### Directions for this task
Copy out exactly the lines from the first line of the material below through the line containing "# Origin: on", and nothing beyond them.

### Data extract
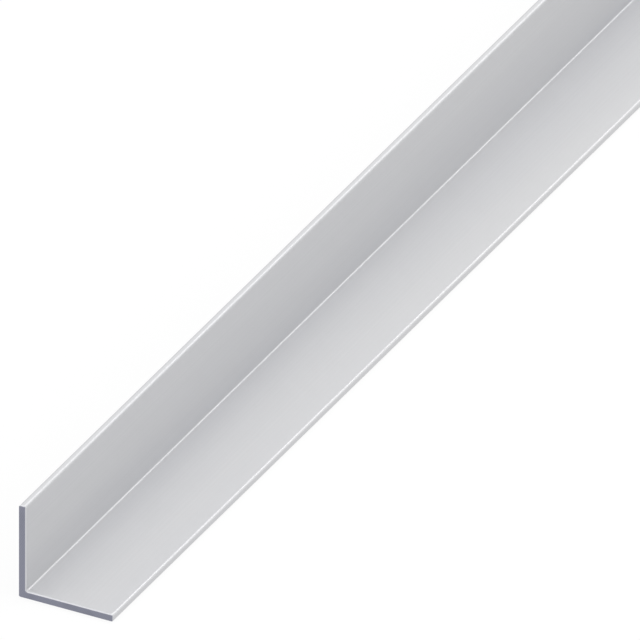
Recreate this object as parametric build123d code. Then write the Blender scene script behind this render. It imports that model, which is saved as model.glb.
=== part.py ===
from build123d import *
import os

# Equal-leg aluminium angle: one extruded bar, cut square at both ends.
# The bar lies along X on its foot, the leg that rests on the floor. Its back is
# the upright leg, on the +Y side, so the open side of the angle faces -Y.
# Origin: on the floor, under the middle of the bar's outer box. Millimetres.

# Driving dimensions
BAR_LENGTH = 1000.0
FOOT_WIDTH = 20.0  # heel to toe, along Y
BACK_HEIGHT = 20.0  # floor to top edge, along Z
WALL = 1.5  # thickness of both legs
HEEL_ROUND = 0.3  # outer corner where the two legs meet
ROOT_FILLET = 0.3  # inner corner where the two legs meet
EDGE_ROUND = 0.5  # the long edges of each leg's free side, at most a full round
END_BREAK = 0.2  # 45 degree facet filed on the sawn ends, on all but their two outer edges

# Where the faces lie, worked out from the sizes above
HEEL_Y = FOOT_WIDTH / 2
TOE_Y = -FOOT_WIDTH / 2
INNER_Y = HEEL_Y - WALL


def round_corners(section, corners, radius):
    """Round the section's corner at each of the given points."""
    picked = [section.vertices().sort_by_distance(corner)[0] for corner in corners]
    return fillet(picked, radius)


def square_section():
    """The two legs and the fillet between them, in local Y and Z."""
    section = make_face(
        Polyline(
            (HEEL_Y, 0),
            (HEEL_Y, BACK_HEIGHT),
            (INNER_Y, BACK_HEIGHT),
            (INNER_Y, WALL),
            (TOE_Y, WALL),
            (TOE_Y, 0),
            close=True,
        )
    )
    return round_corners(section, [(INNER_Y, WALL)], ROOT_FILLET)


def die_section():
    """The section as the die leaves it, with its outer corners rounded too."""
    top_edges = [(HEEL_Y, BACK_HEIGHT), (INNER_Y, BACK_HEIGHT)]
    toe_edges = [(TOE_Y, WALL), (TOE_Y, 0)]
    edge_round = min(EDGE_ROUND, WALL / 2)
    section = round_corners(square_section(), top_edges + toe_edges, edge_round)
    return round_corners(section, [(HEEL_Y, 0)], HEEL_ROUND)


def bar_of(section):
    """A bar of the given section, run out both ways from the middle."""
    return extrude(Plane.YZ * section, amount=BAR_LENGTH / 2, both=True)


def sawn_bar():
    """The extruded bar, kept to what the file leaves at its two sawn ends."""
    filed = bar_of(square_section())
    rims = filed.faces().filter_by(Axis.X).edges()
    outer_rims = rims.group_by(Axis.Y)[-1] + rims.group_by(Axis.Z)[0]
    opened_rims = [edge for edge in rims if edge not in outer_rims]
    return bar_of(die_section()) & chamfer(opened_rims, END_BREAK)


os.makedirs("parts", exist_ok=True)
export_step(sawn_bar(), "parts/angle_section.step")
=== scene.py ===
from math import pi, radians

import bmesh
import bpy
from mathutils import Euler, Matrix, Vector


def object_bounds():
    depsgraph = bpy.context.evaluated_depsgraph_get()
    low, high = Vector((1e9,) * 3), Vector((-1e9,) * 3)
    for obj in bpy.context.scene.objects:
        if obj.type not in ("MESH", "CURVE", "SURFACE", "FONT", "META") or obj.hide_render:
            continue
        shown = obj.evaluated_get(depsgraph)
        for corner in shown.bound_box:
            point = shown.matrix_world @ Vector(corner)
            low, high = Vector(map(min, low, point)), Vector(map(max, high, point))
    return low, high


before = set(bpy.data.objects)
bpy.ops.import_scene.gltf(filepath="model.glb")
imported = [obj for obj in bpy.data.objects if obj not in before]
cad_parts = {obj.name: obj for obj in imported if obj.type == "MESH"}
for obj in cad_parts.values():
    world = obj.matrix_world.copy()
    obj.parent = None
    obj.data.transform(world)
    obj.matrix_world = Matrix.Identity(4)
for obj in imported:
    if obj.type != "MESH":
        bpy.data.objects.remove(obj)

cad_low, cad_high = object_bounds()


# ---- The bar ---------------------------------------------------------------
# One length of extruded aluminium angle, etched to a satin and anodised silver
# after extrusion. It was then sawn square, so the cut ends are bare metal with
# the blade's marks, and a file has broken their rims, bar the two outer edges.
# The cut ends' dark blue-grey colour is painted shade: bare sawn aluminium is
# bright, and the ends are darkened as if they faced away from the light.

SILVER_PALE = (0.628, 0.630, 0.638, 1)
SILVER_DEEP = (0.602, 0.605, 0.619, 1)
FILED = (0.600, 0.605, 0.630, 1)
# The sawn ends' colours are painted shade, far darker and bluer than bare sawn aluminium, as if the
# ends faced away from the light. The blade's arcs and the smears vary them.
SAWN_PALE_PAINTED_SHADE = (0.332, 0.341, 0.412, 1)
SAWN_DARK_PAINTED_SHADE = (0.226, 0.233, 0.290, 1)
SAWN_SMEARED_PAINTED_SHADE = (0.200, 0.208, 0.250, 1)

# Each pattern's cells per metre, along the bar and across it.
DIE_LINES = (0.7, 2600.0)
ETCHED_GRAIN = (9000.0, 9000.0)
TONE_PATCHES = (4.0, 70.0)
CHIP_SMEARS = (160.0, 160.0)
DIE_LINE_DETAIL = 3.0  # finer layers of noise over the first
PLAIN_DETAIL = 2.0

# A pattern's values keep to the middle of 0 to 1. At the first of these two it has
# its least effect, and at the second its most.
FINE_SPAN = (0.3, 0.7)
PATCH_SPAN = (0.35, 0.65)
SMEAR_SPAN = (0.50, 0.70)
SMEAR_COVER = 0.6  # how much of the sawn tone the heaviest smear hides

# The blade turned on an axis in line with the bar, below and behind it.
SAW_AXIS = (0.0, 0.055, -0.110)
FEED_PITCH = 0.00028  # metres from one of its marks to the next
FEED_WOBBLE = 1.6
WAVE_RATE = 20.0  # radians that the wave texture turns in a metre, at a scale of 1

DIE_ROUGHNESS = (0.48, 0.56)
ETCH_ROUGHNESS = (-0.02, 0.02)  # on top of the die lines' own
FEED_ROUGHNESS = (0.62, 0.50)  # from the bottom of a feed mark to its crest
FILED_ROUGHNESS = 0.30

RELIEF = 0.00002  # metres
RELIEF_STRENGTH = 0.12
DIE_LINE_SHARE = 0.6  # of the relief on the long faces; the etched grain has the rest

# How far a face turns towards the bar's length: 0 on its long faces, 0.7 on the
# filed facets and 1 on the sawn ends. These spans lie between them.
LONG_TO_FILED = (0.3, 0.5)
FILED_TO_SAWN = (0.8, 0.9)


def empty_tree(owner):
    """The node tree of a material or a world, cleared for its own nodes."""
    owner.use_nodes = True
    owner.node_tree.nodes.clear()
    return owner.node_tree


def feed(socket, value):
    """Give a node's input a plain value, or link another node's output to it."""
    if isinstance(value, bpy.types.NodeSocket):
        tree.links.new(value, socket)
    else:
        socket.default_value = value


def add(kind, inputs=None, **settings):
    """A node of the tree in hand, with its inputs fed and its properties set."""
    node = tree.nodes.new(kind)
    for name, value in settings.items():
        setattr(node, name, value)
    for name, value in (inputs or {}).items():
        feed(node.inputs[name], value)
    return node


def arithmetic(operation, first, second=0.0):
    """One Math node on outputs or plain numbers."""
    return add("ShaderNodeMath", {0: first, 1: second}, operation=operation).outputs[0]


def ramp(value, span, onto=(0.0, 1.0)):
    """Value carried from one span onto another, and held at the ends."""
    limits = dict(zip(("From Min", "From Max", "To Min", "To Max"), span + onto))
    return add("ShaderNodeMapRange", {"Value": value, **limits}, clamp=True).outputs["Result"]


def blend(mask, first, second, kind="Color"):
    """First colour or number where the mask is 0, second where it is 1."""
    node = add("ShaderNodeMix", data_type={"Color": "RGBA", "Float": "FLOAT"}[kind])
    sockets = {socket.identifier: socket for socket in [*node.inputs, *node.outputs]}
    feed(sockets["Factor_Float"], mask)
    feed(sockets["A_" + kind], first)
    feed(sockets["B_" + kind], second)
    return sockets["Result_" + kind]


def pattern(cells, detail=PLAIN_DETAIL):
    """Noise on the bar's own coordinates, with these cells along and across it."""
    along, across = cells
    stretch = {"Vector": place.outputs["Object"], "Scale": (along, across, across)}
    stretched = add("ShaderNodeMapping", stretch).outputs["Vector"]
    noise = {"Vector": stretched, "Scale": 1.0, "Detail": detail}
    return add("ShaderNodeTexNoise", noise).outputs["Fac"]


silver = bpy.data.materials.new("silver_anodised_satin")
tree = empty_tree(silver)
place = add("ShaderNodeTexCoord")

die_lines = pattern(DIE_LINES, DIE_LINE_DETAIL)
etch = pattern(ETCHED_GRAIN)
patches = pattern(TONE_PATCHES)
smears = pattern(CHIP_SMEARS)

shift = {"Vector": place.outputs["Object"], "Location": [-c for c in SAW_AXIS]}
rings = {
    "Vector": add("ShaderNodeMapping", shift).outputs["Vector"],
    "Scale": 2 * pi / (WAVE_RATE * FEED_PITCH),
    "Distortion": FEED_WOBBLE,
    "Detail": PLAIN_DETAIL,
}
arcs = add("ShaderNodeTexWave", rings, wave_type="RINGS", rings_direction="X").outputs["Fac"]

facing = add("ShaderNodeSeparateXYZ", {"Vector": place.outputs["Normal"]})
endwise = arithmetic("ABSOLUTE", facing.outputs["X"])
at_end = ramp(endwise, LONG_TO_FILED)
sawn = ramp(endwise, FILED_TO_SAWN)

silver_tone = blend(ramp(patches, PATCH_SPAN), SILVER_PALE, SILVER_DEEP)
# Painted shade: the sawn ends get a dark blue-grey tone that stands in for their facing away from
# the light. The arcs and smears on it are the blade's real marks.
sawn_tone_painted_shade = blend(arcs, SAWN_DARK_PAINTED_SHADE, SAWN_PALE_PAINTED_SHADE)
sawn_tone_painted_shade = blend(ramp(smears, SMEAR_SPAN, (0.0, SMEAR_COVER)), sawn_tone_painted_shade, SAWN_SMEARED_PAINTED_SHADE)
tone = blend(at_end, silver_tone, blend(sawn, FILED, sawn_tone_painted_shade))

die_rough = ramp(die_lines, FINE_SPAN, DIE_ROUGHNESS)
silver_rough = arithmetic("ADD", die_rough, ramp(etch, FINE_SPAN, ETCH_ROUGHNESS))
sawn_rough = ramp(arcs, (0.0, 1.0), FEED_ROUGHNESS)
end_rough = blend(sawn, FILED_ROUGHNESS, sawn_rough, "Float")
rough = blend(at_end, silver_rough, end_rough, "Float")

die_height = arithmetic("MULTIPLY", die_lines, DIE_LINE_SHARE)
etch_height = arithmetic("MULTIPLY", etch, 1 - DIE_LINE_SHARE)
height = blend(at_end, arithmetic("ADD", die_height, etch_height), arcs, "Float")
relief = add("ShaderNodeBump", {"Strength": RELIEF_STRENGTH, "Distance": RELIEF, "Height": height})

metal = {"Base Color": tone, "Metallic": 1.0, "Roughness": rough, "Normal": relief.outputs["Normal"]}
shader = add("ShaderNodeBsdfPrincipled", metal)
add("ShaderNodeOutputMaterial", {"Surface": shader.outputs["BSDF"]})

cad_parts["angle_section"].material_slots[0].material = silver


# ---- The floor -------------------------------------------------------------
# A plain white sheet that the bar lies on. It shows white to the eye and in the
# metal, and keeps part of its own shading, so the bar's shadow stays.

FLOOR_HALF = 30.0  # metres from its middle to an edge
FLOOR_WHITE = (0.85, 0.85, 0.85, 1)
PLAIN_WHITE = (1, 1, 1, 1)
WHITE_SHARE = 0.88  # how much of its look is plain white; its own shading is the rest

shape = bmesh.new()
bmesh.ops.create_grid(shape, x_segments=1, y_segments=1, size=FLOOR_HALF)
floor_mesh = bpy.data.meshes.new("floor")
shape.to_mesh(floor_mesh)
shape.free()
floor = bpy.data.objects.new("floor", floor_mesh)
bpy.context.scene.collection.objects.link(floor)

paper = bpy.data.materials.new("white_floor")
tree = empty_tree(paper)
rays = add("ShaderNodeLightPath").outputs
seen = arithmetic("MAXIMUM", rays["Is Camera Ray"], rays["Is Glossy Ray"])
seen = arithmetic("MAXIMUM", seen, rays["Is Transmission Ray"])
share = arithmetic("MULTIPLY", seen, WHITE_SHARE)
matt = add("ShaderNodeBsdfDiffuse", {"Color": FLOOR_WHITE})
white = add("ShaderNodeEmission", {"Color": PLAIN_WHITE, "Strength": 1.0})
# The two inputs for shaders share one name, so all three go by number.
mixed = add("ShaderNodeMixShader", {0: share, 1: matt.outputs[0], 2: white.outputs[0]})
add("ShaderNodeOutputMaterial", {"Surface": mixed.outputs[0]})
floor_mesh.materials.append(paper)


# ---- The light -------------------------------------------------------------
# A soft studio: an even white surround and four panels. The far one draws the
# bright lines on the long edges, and one before the foot fills the inside corner.
# One almost overhead lifts the foot, and a weak one helps from the near end.

SURROUND = 1.0
PANEL_AWAY = 2.2  # metres from the origin
PANELS = {
    "overhead_panel": {"towards": (0.3, 0.1, 0.95), "size": 1.0, "watts": 4.4},
    "far_panel": {"towards": (0.5, -0.17, 0.85), "size": 1.0, "watts": 8.0},
    "foot_panel": {"towards": (0.0, -0.8, 0.6), "size": 1.0, "watts": 7.0},
    "near_panel": {"towards": (-0.51, 0.40, 0.76), "size": 0.5, "watts": 1.8},
}

for name, panel in PANELS.items():
    lamp = bpy.data.lights.new(name, "AREA")
    lamp.shape = "SQUARE"
    lamp.size = panel["size"]
    lamp.energy = panel["watts"]
    stand = bpy.data.objects.new(name, lamp)
    towards = Vector(panel["towards"]).normalized()
    stand.location = towards * PANEL_AWAY
    stand.rotation_euler = towards.to_track_quat("Z", "Y").to_euler()
    bpy.context.scene.collection.objects.link(stand)

world = bpy.data.worlds.new("studio")
bpy.context.scene.world = world
tree = empty_tree(world)
surround = add("ShaderNodeBackground", {"Color": PLAIN_WHITE, "Strength": SURROUND})
add("ShaderNodeOutputWorld", {"Surface": surround.outputs[0]})


# ---- The camera ------------------------------------------------------------
# Level across, turned well to the bar's side and looking down on it, with no
# perspective. The near end's heel sits close to the picture's lower left.

AZIMUTH = radians(-62.203)
ELEVATION = radians(30.921)
CAMERA_AWAY = 1.0  # makes no difference in a view with no perspective
VIEW_WIDTH = 0.119849
HEEL_LEFT_OF_MIDDLE = 0.056376
HEEL_BELOW_MIDDLE = 0.051754

# The picture's own directions are the turned axes.
turn = Euler((pi / 2 - ELEVATION, 0.0, AZIMUTH))
right, up, back = turn.to_matrix().transposed()

near_heel = Vector((cad_low.x, cad_high.y, cad_low.z))
middle = near_heel + right * HEEL_LEFT_OF_MIDDLE + up * HEEL_BELOW_MIDDLE

lens = bpy.data.cameras.new("camera")
lens.type = "ORTHO"
lens.ortho_scale = VIEW_WIDTH
camera = bpy.data.objects.new("camera", lens)
camera.rotation_euler = turn
camera.location = middle + back * CAMERA_AWAY
bpy.context.scene.collection.objects.link(camera)
bpy.context.scene.camera = camera
bpy.context.scene.view_settings.view_transform = "Standard"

### Answer to this task
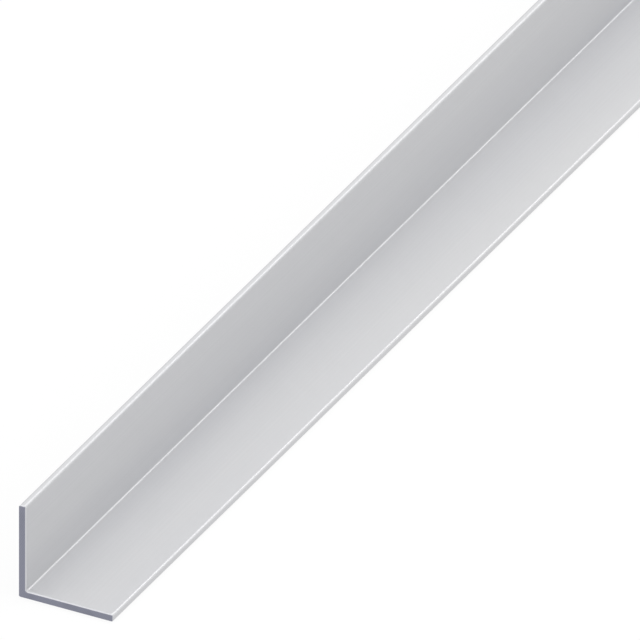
Recreate this object as parametric build123d code. Then write the Blender scene script behind this render. It imports that model, which is saved as model.glb.
=== part.py ===
from build123d import *
import os

# Equal-leg aluminium angle: one extruded bar, cut square at both ends.
# The bar lies along X on its foot, the leg that rests on the floor. Its back is
# the upright leg, on the +Y side, so the open side of the angle faces -Y.
# Origin: on the floor, under the middle of the bar's outer box. Millimetres.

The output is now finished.